Mix it well with pasta, and sprinkle with oregano and pepper for decoration. Oh, I kept on adding hot water to it because it was too concentrated and kept on drying further. You have to dilute the sauce to mix it evenly with pasta.


For cooking couscous, use the same recipe I've reccomended previously, but add a bag of Chai tea and a bit of butter to the boiling water.

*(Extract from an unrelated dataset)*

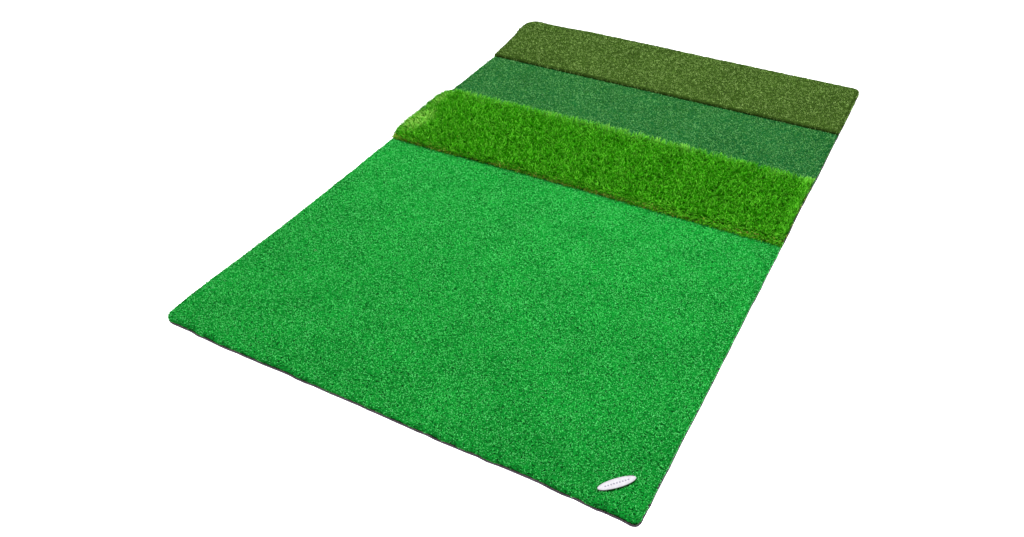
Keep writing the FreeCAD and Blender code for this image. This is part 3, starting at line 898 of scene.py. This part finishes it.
def rough_turf():
    """Long flat blades in tufts that fall different ways.

    They are pressed down and outward at the left end and cut clean at the right end.
    """
    ids, x, y, bearing, tuft = rough_places()
    n = len(x)
    from_near = y - ROUGH_NEAR
    tuft_heading = (rng.random(ids.max() + 1) * 2 * np.pi)[ids]
    flow = 2 * np.pi * noise(x, y, 0.07, 91) * 1.5
    heading = angle_mix(angle_mix(bearing, 1.0, tuft_heading, 0.5), 1.0, flow, 0.10)
    tilt = np.radians(rng.uniform(3, 26, n))
    bend = np.radians(rng.uniform(30, 100, n))

    # weights, 1 at each edge and 0 inside
    left = smooth(1 - (x + HALF_X) / 0.036)
    right = fade(HALF_X - x, 9 * MM)
    far = fade(ROUGH_FAR - y, 10 * MM)
    near = fade(from_near - 3.0 * MM, 6 * MM)
    rightward = rise(x, 0.05, 0.4)
    far_right = rise(x, 0.44, 0.10)

    # which way the blades fall, and how far
    heading = angle_mix(heading, 1 - 0.9 * left, np.full(n, np.pi), 1.8 * left)
    tilt = tilt + left * rng.uniform(0.1, 0.5, n)
    # near blades that arch over the cut and hang
    droop = near * (rng.random(n) < 0.20 + 0.50 * rightward)
    along_cut = np.where(np.sin(heading) > 0, 1.0, -1.0)
    heading = np.where(rng.random(n) < right,
                       along_cut * (np.pi / 2 + rng.uniform(-0.1, 0.5, n)), heading)
    heading = angle_mix(heading, 1 - far, np.full(n, np.pi / 2), (1.5 - 1.2 * far_right) * far)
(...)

Olive oil (Napolina, lemon and dill flavoured)
Tomatoes 3
Dried basil
Concentrato di pomodoro 50g
Greek style salad cheese 100g
Eggs 2
Thai sweet chilli sauce

Again, diced tomatoes went into a fry pan with the preheated oil, basil was sprinkled liberally, concentrate was added... I don't like this way of writing. OK, then sprinkle the crumbled cheese, throw in the two eggs, sprinkle some salt on them and, this important, don't mix it too much. Don't move anything until the eggs start turning white, then mix it a bit and leave it again. But make sure the sauce doesn't start burning and, also keep on adding hot water trough the course to dilute it. Let it rest off-hob.
Add it on top of the couscous, add some sweet chilli sauce, squeeze few drops of lemon on top and decorate it with a half a slice of lemon sticking out of the pool of the chilli sauce and swallow your tongues :)

Friday, 15 April 2011

Lithuanian Samogitian oven-baked potatoes.

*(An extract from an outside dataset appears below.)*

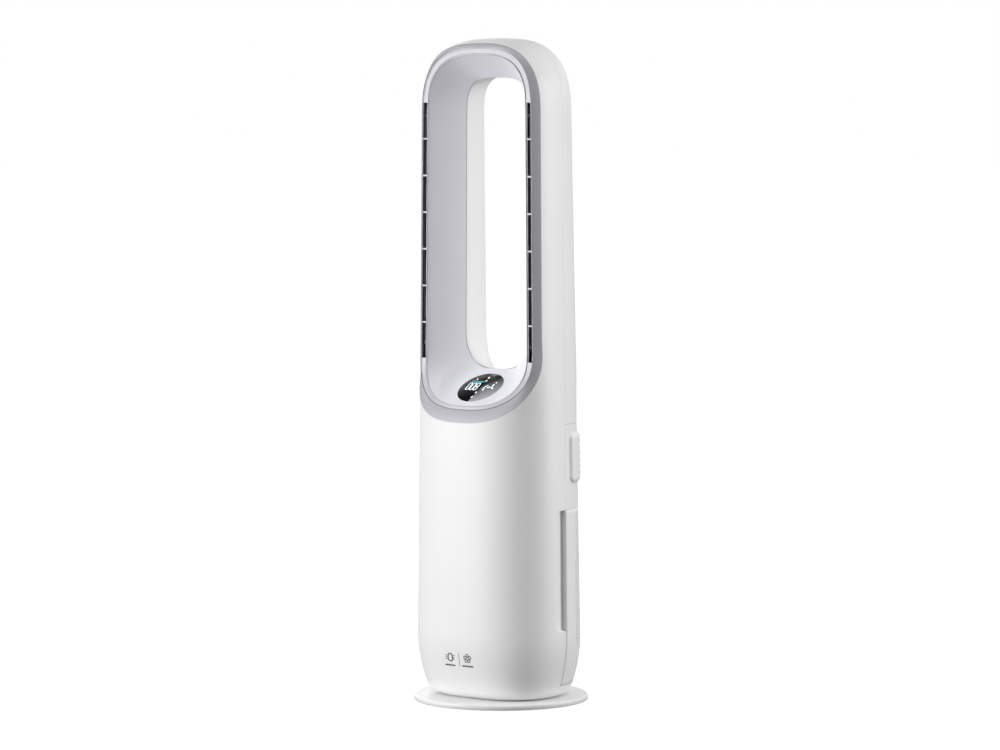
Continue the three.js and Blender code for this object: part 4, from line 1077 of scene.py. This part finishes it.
class FAN_OT_display(bpy.types.Operator):
    """Makes the round smoked window in the loop's floor and the marks that are lit under it"""

    bl_idname = "fan.display"
    bl_label = "Display"

    FIGURES = ((-23.6, 1), (-16, 1), (-8.4, 2))  # each one's place across, and its count of rings
    FIGURE_WIDTH, FIGURE_HEIGHT, FIGURE_RISE, STROKE, OVERLAP = 6.8, 20, 1.5, 1.45, 1.1
    DOTS = ((-19.6, 21, 1.2), (0.2, 18, 1.3), (-0.3, 26.5, 1.4), (22.7, 14, 1.1), (0.2, -14, 1.3))
    GAUGE_LENGTH, GAUGE_WIDTH, GAUGE_SAG, GAUGE_PLACE = 25, 3.4, 2.2, (-13.5, 14.6, 0)
    BLADE, FAN_PLACE = (2.6, 7.6, 20, 1.0, 4.4), (20, 2.5, 0)
    ARC_X, ARC_Y, ARC_START, ARC_STEP = 14, -1, 110, 13
    TRIANGLE = (0.4, -26.5, 4.6, 6.4, 0.9, 1.0, 3)
    LENS_BACK, LENS_SIDE, LENS_FACE, LENS_ROUND, GLOW_PROUD = -1.6, 0.1, 0.45, 0.35, 0.5

    def execute(self, context):
        self.lay("lens_display", self.window, smoked_acrylic, stands_for=["display_lens"])
        for name, draw, make in (
            ("figures_display", self.figures, white_light), ("gauge_display", self.gauge, gauge_light),
            ("marks_display", self.marks, white_light),
        ):
            self.lay(name, draw, make, self.GLOW_PROUD, wall=0.05)
        return {"FINISHED"}

    @staticmethod
    def lay(name, draw, make, proud=0, **settings):
        """Draws a piece flat and lays it on the floor's slope."""
        centre, tilt = display_place()
        bm = bmesh.new()
        draw(bm)
        bmesh.ops.translate(bm, vec=(0, 0, proud), verts=bm.verts)
        bmesh.ops.rotate(bm, cent=(0, 0, 0), matrix=tilt, verts=bm.verts)
        bmesh.ops.translate(bm, vec=centre, verts=bm.verts)
        piece(bm, name, worn(make), "tower", "smoked_lens", **settings)

    def window(self, bm):
        radius, middle = corners("display_lens")[1].x, 0.001
        outline = [(middle, self.LENS_BACK), (radius, self.LENS_BACK), (radius, self.LENS_SIDE)]
        outline += [(radius - self.LENS_ROUND, self.LENS_FACE), (middle, self.LENS_FACE)]
        spun(bm, outline, 128)

    def figures(self, bm):
        for x, rings in self.FIGURES:
            tall = (self.FIGURE_HEIGHT + self.OVERLAP * (rings - 1)) / rings
            for i in range(rings):
                y = self.FIGURE_RISE + (i - (rings - 1) / 2) * (tall - self.OVERLAP)
                flat_ring(bm, x, y, self.FIGURE_WIDTH, tall, self.STROKE, 0.55)

    def gauge(self, bm):
        """A bar whose ends turn up."""
        bmesh.ops.create_grid(bm, x_segments=12, y_segments=1, size=0.5)
        for vert in bm.verts:
            x, y = vert.co.x, vert.co.y
            sag = self.GAUGE_SAG * abs(x) ** 1.5
            vert.co = Vector((x * self.GAUGE_LENGTH, y * self.GAUGE_WIDTH + sag, 0))
        bmesh.ops.translate(bm, vec=self.GAUGE_PLACE, verts=bm.verts)

    def marks(self, bm):
        """Dots, a three-bladed fan, an arc and a small triangle."""
        for x, y, radius in self.DOTS:
            disc(bm, 2 * radius, 2 * radius * 1.7, 16, x, y)
        for turn in range(3):
            blade = disc(bm, *self.BLADE)
            third = Matrix.Rotation(turn * 2 * pi / 3, 3, "Z")
            bmesh.ops.rotate(bm, cent=(0, 0, 0), matrix=third, verts=blade)
            bmesh.ops.translate(bm, vec=self.FAN_PLACE, verts=blade)

        def arc(i, j):
            turn, across, tall = radians(self.ARC_START + self.ARC_STEP * i), 7.2 - 1.5 * j, 9 - 1.9 * j
            return Vector((self.ARC_X + across * cos(turn), self.ARC_Y + tall * sin(turn), 0))

        sheet(bm, 10, 1, arc)
        flat_ring(bm, *self.TRIANGLE)


class FAN_OT_pictograms(bpy.types.Operator):
    """Prints two plain pictograms with a thin line between them low on the front"""

    bl_idname = "fan.pictograms"
    bl_label = "Pictograms"

    # Each bar's place across, its height on the front, its width and how tall it is: two
    # captions and the line between them.
    BARS = ((-20.3, 64.4, 20.5, 2.4), (14.6, 64.8, 21.5, 2.4), (-1.4, 74.3, 1.0, 21.4))
    RING_PLACE, RING_WIDTH, RING_HEIGHT = (-19, 77), 10.5, 14
    PETALS, PETAL_PLACE, PETAL_OUT, PETAL_WIDTH = 5, (15, 77.3), 4.6, 6.2

    def execute(self, context):
        bm = bmesh.new()
        across, rise = self.RING_PLACE
        flat_ring(bm, across, rise, self.RING_WIDTH, self.RING_HEIGHT, 2.0, 0.8)
        for side, reach in ((-1, 4.6), (1, 3.4)):
            for step in (-3, 0, 3):
                self.bar(bm, across + side * (5.2 + reach / 2), rise + step, reach, 1.2)
        for bar in self.BARS:
            self.bar(bm, *bar)
        across, rise = self.PETAL_PLACE
        for turn in range(self.PETALS):
            angle = radians(90 + 72 * turn)
            x, y = across + self.PETAL_OUT * cos(angle), rise + self.PETAL_OUT * sin(angle)
            flat_ring(bm, x, y, self.PETAL_WIDTH, self.PETAL_WIDTH, 1.5)
        for vert in bm.verts:
            x, z = vert.co.x, vert.co.y
            vert.co = Vector((x, front_y(x, z) - 0.05, z))
        piece(bm, "print_pictograms", worn(pad_ink), "tower", "trim_grey", wall=0.04)
        return {"FINISHED"}

    @staticmethod
    def bar(bm, x, y, across, tall):
        made = bmesh.ops.create_grid(bm, x_segments=10, y_segments=2, size=0.5)["verts"]
        bmesh.ops.scale(bm, vec=(across, tall, 1), verts=made)
        bmesh.ops.translate(bm, vec=(x, y, 0), verts=made)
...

My mother mother told me this recipe earlier this week when I was visiting her. It's an old 'Žemaitiškas' recipe. I don't know if it's any better than any other recipes, but the fact that it comes from that region and from those times really appeals to me.

Carrots (optional)
Cumin seed
Ground pepper

I quarter them then set them to boil. It's my personal preference but I also like to add some carrots. When the water starts boiling vigorously, I drain the potatoes, immediately sprinkle them with cumin seeds, ground black pepper, salt and splash it with olive oil (any oil is good, really). Don't overdo the dry stuff, better less than too much. Then I mix everything in the boiling pan and shuffle the spiced potatoes in a tray. I bake it until the ones on top start turning brown on the surface. Ta-dah! (An imitation of a fanfare, used typically to call attention to an impressive entrance or a dramatic announcement.) Oh wait, set the oven for around 200ºC.